REQUIRED WORK – In the listing that follows, locate the line containing "Continue the build123d" and the line containing "return turned(outline, 0, SEPARATOR_Y)". Retype exactly those two lines and every line between them, and nothing more.

(Stored records)
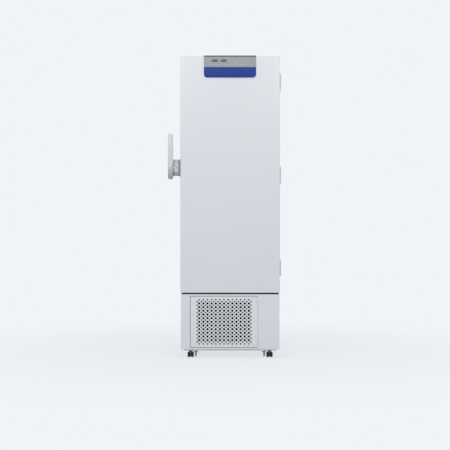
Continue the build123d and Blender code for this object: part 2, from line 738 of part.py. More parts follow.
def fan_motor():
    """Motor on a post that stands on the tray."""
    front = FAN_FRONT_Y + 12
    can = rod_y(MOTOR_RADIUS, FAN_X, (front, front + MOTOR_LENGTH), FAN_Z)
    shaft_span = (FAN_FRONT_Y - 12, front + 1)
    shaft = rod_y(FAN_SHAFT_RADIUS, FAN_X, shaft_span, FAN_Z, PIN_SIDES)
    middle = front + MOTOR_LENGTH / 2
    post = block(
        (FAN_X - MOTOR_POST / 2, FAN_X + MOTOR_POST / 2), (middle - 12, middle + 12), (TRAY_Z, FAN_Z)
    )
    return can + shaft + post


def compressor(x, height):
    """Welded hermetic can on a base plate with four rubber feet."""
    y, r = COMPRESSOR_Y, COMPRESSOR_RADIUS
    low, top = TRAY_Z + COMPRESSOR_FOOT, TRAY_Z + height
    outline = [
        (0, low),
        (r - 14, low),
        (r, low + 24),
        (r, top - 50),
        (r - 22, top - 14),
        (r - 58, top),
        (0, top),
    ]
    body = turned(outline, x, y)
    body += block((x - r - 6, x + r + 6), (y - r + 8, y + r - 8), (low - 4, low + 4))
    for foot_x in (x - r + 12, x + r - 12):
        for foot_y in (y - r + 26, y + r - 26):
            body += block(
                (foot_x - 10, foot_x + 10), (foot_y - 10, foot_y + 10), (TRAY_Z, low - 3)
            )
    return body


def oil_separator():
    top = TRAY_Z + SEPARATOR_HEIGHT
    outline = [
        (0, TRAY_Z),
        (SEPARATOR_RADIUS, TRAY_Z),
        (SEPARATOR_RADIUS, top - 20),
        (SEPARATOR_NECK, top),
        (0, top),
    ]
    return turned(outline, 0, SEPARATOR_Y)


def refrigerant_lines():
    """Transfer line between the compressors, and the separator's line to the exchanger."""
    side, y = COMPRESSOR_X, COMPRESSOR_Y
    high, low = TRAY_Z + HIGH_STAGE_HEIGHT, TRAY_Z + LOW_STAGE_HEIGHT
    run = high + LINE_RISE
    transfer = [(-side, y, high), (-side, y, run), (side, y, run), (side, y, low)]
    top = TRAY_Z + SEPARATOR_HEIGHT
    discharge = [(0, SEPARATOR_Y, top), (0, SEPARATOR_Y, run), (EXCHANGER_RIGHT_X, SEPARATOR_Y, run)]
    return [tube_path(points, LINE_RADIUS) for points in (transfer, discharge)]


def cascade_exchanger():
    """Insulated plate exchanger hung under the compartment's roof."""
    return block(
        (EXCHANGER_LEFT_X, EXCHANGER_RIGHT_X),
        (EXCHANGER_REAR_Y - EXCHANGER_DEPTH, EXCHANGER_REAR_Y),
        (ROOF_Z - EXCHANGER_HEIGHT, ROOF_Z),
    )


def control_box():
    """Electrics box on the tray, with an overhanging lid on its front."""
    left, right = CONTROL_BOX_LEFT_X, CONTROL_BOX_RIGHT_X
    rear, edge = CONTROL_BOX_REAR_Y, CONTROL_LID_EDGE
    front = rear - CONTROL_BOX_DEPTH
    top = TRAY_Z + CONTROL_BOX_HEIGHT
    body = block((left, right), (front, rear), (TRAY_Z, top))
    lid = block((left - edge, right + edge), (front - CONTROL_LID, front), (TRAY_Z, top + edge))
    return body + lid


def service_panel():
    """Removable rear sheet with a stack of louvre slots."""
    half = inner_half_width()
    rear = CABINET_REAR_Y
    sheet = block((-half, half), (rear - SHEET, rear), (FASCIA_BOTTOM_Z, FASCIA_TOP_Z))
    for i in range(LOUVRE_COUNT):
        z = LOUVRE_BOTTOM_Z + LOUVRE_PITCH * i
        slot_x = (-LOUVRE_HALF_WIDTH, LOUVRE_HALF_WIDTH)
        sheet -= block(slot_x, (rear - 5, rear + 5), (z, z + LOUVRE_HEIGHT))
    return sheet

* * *

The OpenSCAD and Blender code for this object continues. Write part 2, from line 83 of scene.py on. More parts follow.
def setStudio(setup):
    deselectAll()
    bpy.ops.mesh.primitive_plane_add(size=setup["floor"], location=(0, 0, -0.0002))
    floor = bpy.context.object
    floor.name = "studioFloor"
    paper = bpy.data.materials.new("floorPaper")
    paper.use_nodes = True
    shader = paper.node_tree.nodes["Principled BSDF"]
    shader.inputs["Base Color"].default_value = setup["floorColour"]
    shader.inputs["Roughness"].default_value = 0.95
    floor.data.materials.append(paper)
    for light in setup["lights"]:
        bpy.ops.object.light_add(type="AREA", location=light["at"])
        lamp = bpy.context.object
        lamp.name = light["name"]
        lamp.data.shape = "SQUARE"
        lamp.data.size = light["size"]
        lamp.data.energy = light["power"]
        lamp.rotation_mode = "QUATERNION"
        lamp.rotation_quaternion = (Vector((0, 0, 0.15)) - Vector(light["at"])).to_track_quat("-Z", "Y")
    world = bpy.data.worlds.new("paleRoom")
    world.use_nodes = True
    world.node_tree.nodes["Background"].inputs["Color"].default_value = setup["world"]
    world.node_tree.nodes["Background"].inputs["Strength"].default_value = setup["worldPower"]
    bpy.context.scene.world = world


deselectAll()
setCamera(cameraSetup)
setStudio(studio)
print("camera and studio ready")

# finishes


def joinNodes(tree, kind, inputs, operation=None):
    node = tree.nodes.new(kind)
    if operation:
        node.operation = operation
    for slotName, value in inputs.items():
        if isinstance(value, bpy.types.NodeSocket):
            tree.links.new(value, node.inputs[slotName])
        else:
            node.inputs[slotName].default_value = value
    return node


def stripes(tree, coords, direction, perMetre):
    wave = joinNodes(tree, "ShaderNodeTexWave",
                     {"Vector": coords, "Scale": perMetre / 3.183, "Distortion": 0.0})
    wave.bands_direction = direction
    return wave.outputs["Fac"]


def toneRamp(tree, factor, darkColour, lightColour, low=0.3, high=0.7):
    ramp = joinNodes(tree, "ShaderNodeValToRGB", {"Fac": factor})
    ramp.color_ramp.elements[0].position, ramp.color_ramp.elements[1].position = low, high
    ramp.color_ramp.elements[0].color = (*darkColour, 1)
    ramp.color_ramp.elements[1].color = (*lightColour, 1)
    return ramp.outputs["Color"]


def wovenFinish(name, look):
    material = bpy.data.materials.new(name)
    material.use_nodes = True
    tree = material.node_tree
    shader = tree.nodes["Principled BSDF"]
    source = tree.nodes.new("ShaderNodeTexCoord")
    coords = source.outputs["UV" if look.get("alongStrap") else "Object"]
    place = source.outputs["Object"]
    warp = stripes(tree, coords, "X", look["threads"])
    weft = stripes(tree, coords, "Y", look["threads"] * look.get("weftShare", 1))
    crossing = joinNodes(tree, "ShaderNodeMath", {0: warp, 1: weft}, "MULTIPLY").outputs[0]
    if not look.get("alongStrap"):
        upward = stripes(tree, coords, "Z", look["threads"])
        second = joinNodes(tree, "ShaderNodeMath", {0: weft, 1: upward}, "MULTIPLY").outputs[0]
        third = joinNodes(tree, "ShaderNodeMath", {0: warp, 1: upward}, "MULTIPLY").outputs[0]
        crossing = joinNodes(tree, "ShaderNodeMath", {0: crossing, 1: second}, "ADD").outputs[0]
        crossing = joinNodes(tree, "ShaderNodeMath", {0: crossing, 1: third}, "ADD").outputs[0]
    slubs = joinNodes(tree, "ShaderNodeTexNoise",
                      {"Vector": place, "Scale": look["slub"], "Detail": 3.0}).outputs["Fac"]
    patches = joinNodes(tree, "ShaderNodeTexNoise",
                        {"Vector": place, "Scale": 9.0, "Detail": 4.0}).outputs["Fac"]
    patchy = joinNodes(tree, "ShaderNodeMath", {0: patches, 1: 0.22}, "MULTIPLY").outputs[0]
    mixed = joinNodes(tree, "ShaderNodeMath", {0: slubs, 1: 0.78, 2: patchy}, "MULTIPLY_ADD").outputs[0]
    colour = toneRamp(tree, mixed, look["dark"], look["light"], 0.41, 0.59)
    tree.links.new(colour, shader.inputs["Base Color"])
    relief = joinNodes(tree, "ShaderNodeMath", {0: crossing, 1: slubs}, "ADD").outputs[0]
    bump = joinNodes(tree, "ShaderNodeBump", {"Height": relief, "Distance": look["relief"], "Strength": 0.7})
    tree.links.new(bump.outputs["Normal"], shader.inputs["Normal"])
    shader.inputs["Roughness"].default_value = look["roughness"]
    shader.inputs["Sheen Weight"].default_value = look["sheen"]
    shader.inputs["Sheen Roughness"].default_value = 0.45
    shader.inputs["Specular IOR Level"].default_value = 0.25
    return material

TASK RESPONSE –
Continue the build123d and Blender code for this object: part 2, from line 738 of part.py. More parts follow.
def fan_motor():
    """Motor on a post that stands on the tray."""
    front = FAN_FRONT_Y + 12
    can = rod_y(MOTOR_RADIUS, FAN_X, (front, front + MOTOR_LENGTH), FAN_Z)
    shaft_span = (FAN_FRONT_Y - 12, front + 1)
    shaft = rod_y(FAN_SHAFT_RADIUS, FAN_X, shaft_span, FAN_Z, PIN_SIDES)
    middle = front + MOTOR_LENGTH / 2
    post = block(
        (FAN_X - MOTOR_POST / 2, FAN_X + MOTOR_POST / 2), (middle - 12, middle + 12), (TRAY_Z, FAN_Z)
    )
    return can + shaft + post


def compressor(x, height):
    """Welded hermetic can on a base plate with four rubber feet."""
    y, r = COMPRESSOR_Y, COMPRESSOR_RADIUS
    low, top = TRAY_Z + COMPRESSOR_FOOT, TRAY_Z + height
    outline = [
        (0, low),
        (r - 14, low),
        (r, low + 24),
        (r, top - 50),
        (r - 22, top - 14),
        (r - 58, top),
        (0, top),
    ]
    body = turned(outline, x, y)
    body += block((x - r - 6, x + r + 6), (y - r + 8, y + r - 8), (low - 4, low + 4))
    for foot_x in (x - r + 12, x + r - 12):
        for foot_y in (y - r + 26, y + r - 26):
            body += block(
                (foot_x - 10, foot_x + 10), (foot_y - 10, foot_y + 10), (TRAY_Z, low - 3)
            )
    return body


def oil_separator():
    top = TRAY_Z + SEPARATOR_HEIGHT
    outline = [
        (0, TRAY_Z),
        (SEPARATOR_RADIUS, TRAY_Z),
        (SEPARATOR_RADIUS, top - 20),
        (SEPARATOR_NECK, top),
        (0, top),
    ]
    return turned(outline, 0, SEPARATOR_Y)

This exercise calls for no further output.